日本の「音声」市場も今後さらに盛り上がりが期待される
ここまで、Spotifyについて見てきましたが、日本でも「音声」市場が注目されており、音声プラットフォームを運営するVoicyは2022年7月に27.3億円の大型資金調達を発表しました。
参考:音声プラットフォーム「Voicy」、27.3億円を調達。声で、明るい未来へ変えていく。
また、AmazonのオーディオブックサービスであるAudibleの会員数も25%増と急成長しており、「音声」関連の市場が注目されていることが伺えます。
参考:Amazonの「聴く本」会員数25%増 次なる成長への方策
元々、米国では自動車通勤時にPodcastやオーディオブックを聞く習慣があり、利用するユーザー数は多かったのですが、日本でもその習慣が徐々に広がっているフェーズなのかもしれません。

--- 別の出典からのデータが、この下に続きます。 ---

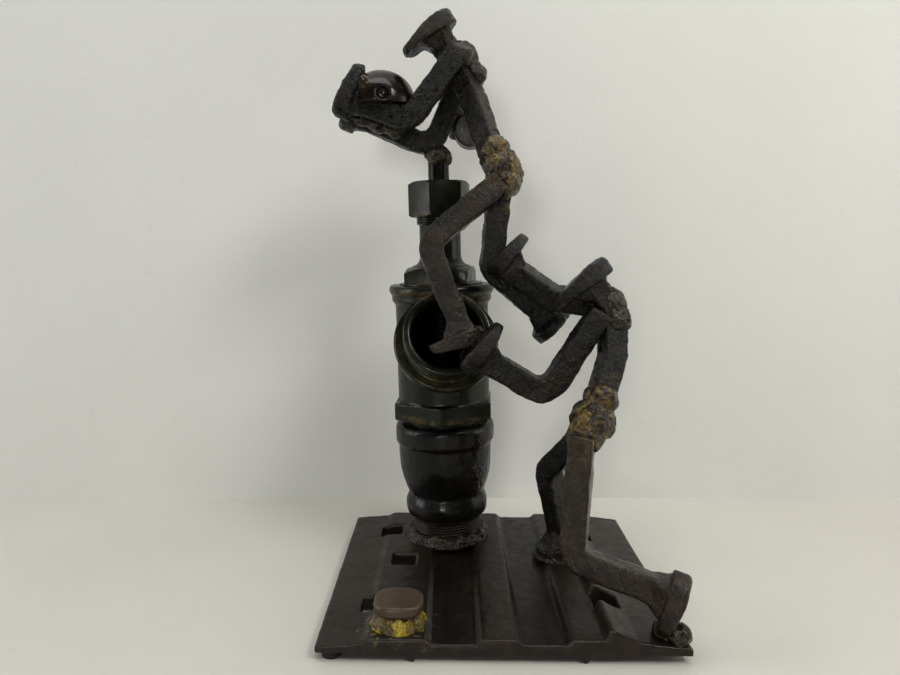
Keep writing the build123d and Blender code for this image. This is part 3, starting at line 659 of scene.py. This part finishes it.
WALL_Y = 0.1645
WALL_TURN = 0.026
ROOM = 3
FLOOR = painted("pale_floor", (0.64, 0.622, 0.575), (0.605, 0.587, 0.54), 0.55)
WALL = painted("pale_wall", (0.72, 0.725, 0.695), (0.69, 0.695, 0.665), 0.8)
FLOOR_BACK = WALL_Y + 0.2
sheet("floor", [(-ROOM, -ROOM, 0), (ROOM, -ROOM, 0), (ROOM, FLOOR_BACK, 0), (-ROOM, FLOOR_BACK, 0)], FLOOR)
one_sided(WALL)
WALL_ENDS = ((-ROOM, WALL_Y - ROOM * WALL_TURN), (ROOM, WALL_Y + ROOM * WALL_TURN))
sheet("wall", [(*WALL_ENDS[0], 0), (*WALL_ENDS[1], 0), (*WALL_ENDS[1], ROOM), (*WALL_ENDS[0], ROOM)], WALL)


def softbox(name, position, target, size, power, color=(1, 1, 1)):
    light = bpy.data.lights.new(name, "AREA")
    light.shape = "RECTANGLE"
    light.size, light.size_y = size
    light.energy = power
    light.color = color
    obj = bpy.data.objects.new(name, light)
    obj.location = position
    aim = Vector(target) - Vector(position)
    obj.rotation_euler = aim.to_track_quat("-Z", "Y").to_euler()
    scene.collection.objects.link(obj)


softbox("key", (0.75, -0.75, 1.25), (0, 0.05, 0.2), (0.45, 0.45), 9.5, (1.0, 0.985, 0.96))
softbox("overhead", (-0.1, -0.15, 1.7), (0, 0, 0.1), (1.4, 0.8), 11)
softbox("left_fill", (-1.5, -0.1, 0.5), (0, 0.1, 0.2), (0.8, 1.0), 9.5, (0.97, 0.99, 1.0))
softbox("right_fill", (1.5, -0.1, 0.5), (0, 0.1, 0.2), (0.8, 1.0), 6, (1.0, 1.0, 0.98))
softbox("front_fill", (-0.5, -2.4, 0.5), (0, 0.16, 0.15), (0.5, 0.5), 13, (1.0, 1.0, 0.98))

world = bpy.data.worlds.new("room")
world.use_nodes = True
sky = world.node_tree
background = sky.nodes["Background"]
background.inputs["Color"].default_value = (0.80, 0.82, 0.80, 1)
background.inputs["Strength"].default_value = 0.16
backdrop = sky.nodes.new("ShaderNodeBackground")
backdrop.inputs["Color"].default_value = (0.60, 0.60, 0.56, 1)
choose = sky.nodes.new("ShaderNodeMixShader")
sky.links.new(sky.nodes.new("ShaderNodeLightPath").outputs["Is Camera Ray"], choose.inputs[0])
sky.links.new(background.outputs[0], choose.inputs[1])
sky.links.new(backdrop.outputs[0], choose.inputs[2])
sky_output = next(node for node in sky.nodes if node.type == "OUTPUT_WORLD")
sky.links.new(choose.outputs[0], sky_output.inputs["Surface"])
scene.world = world
scene.view_settings.view_transform = "Standard"
scene.view_settings.gamma = 0.82

PITCH = 0.1368  # radians below level
ROLL = 0.0098
CAMERA_PLACE = (-0.03224, -0.45938, 0.24153)
camera_data = bpy.data.cameras.new("camera")
camera_data.lens = 27.04
camera_data.sensor_width = 36.0
camera_data.clip_start = 0.01
camera = bpy.data.objects.new("camera", camera_data)
forward = Vector((0, math.cos(PITCH), -math.sin(PITCH)))
level = Vector((0, math.sin(PITCH), math.cos(PITCH)))
right = Vector((math.cos(ROLL), 0, 0)) + math.sin(ROLL) * level
upward = Vector((-math.sin(ROLL), 0, 0)) + math.cos(ROLL) * level
turn = Matrix((right, upward, -forward)).transposed()
camera.matrix_world = Matrix.Translation(CAMERA_PLACE) @ turn.to_4x4()
scene.collection.objects.link(camera)
scene.camera = camera

bpy.context.view_layer.update()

耳からインプットしながら他の作業が出来るというのは、忙しい現代社会において必然的に受け入れられる視聴習慣ともなりそうです。
まとめ
本日は、Spotifyの広告売上が徐々に成長している理由について見てきました。
・Spotifyの広告売上は徐々に成長しており、全体売上に占める広告売上の比率が徐々に増加している
・広告プランのARPUはコロナ初期から直近にかけて回復傾向で、MAUは安定的に右肩上がりに成長している
・広告プラン売上の成長を牽引するのはPodcastによる売上で、Spotify Audience Networkという、Podcastの配信者と広告主をマッチングするプラットフォームのインプレッション数が3桁成長、CPMが2桁成長しており、Podcastの売上成長を牽引している
・SpotifyはPodcast市場やオーディオブック市場への進出を進めており、様々な形式で音声コンテンツの配信を進めている
有料会員による売上も安定的に成長している中で、Podcast市場やオーディオブック市場などの隣接している新しい市場への参入を進めているSpotifyの今後の成長に、引き続き注目していきたいと思います。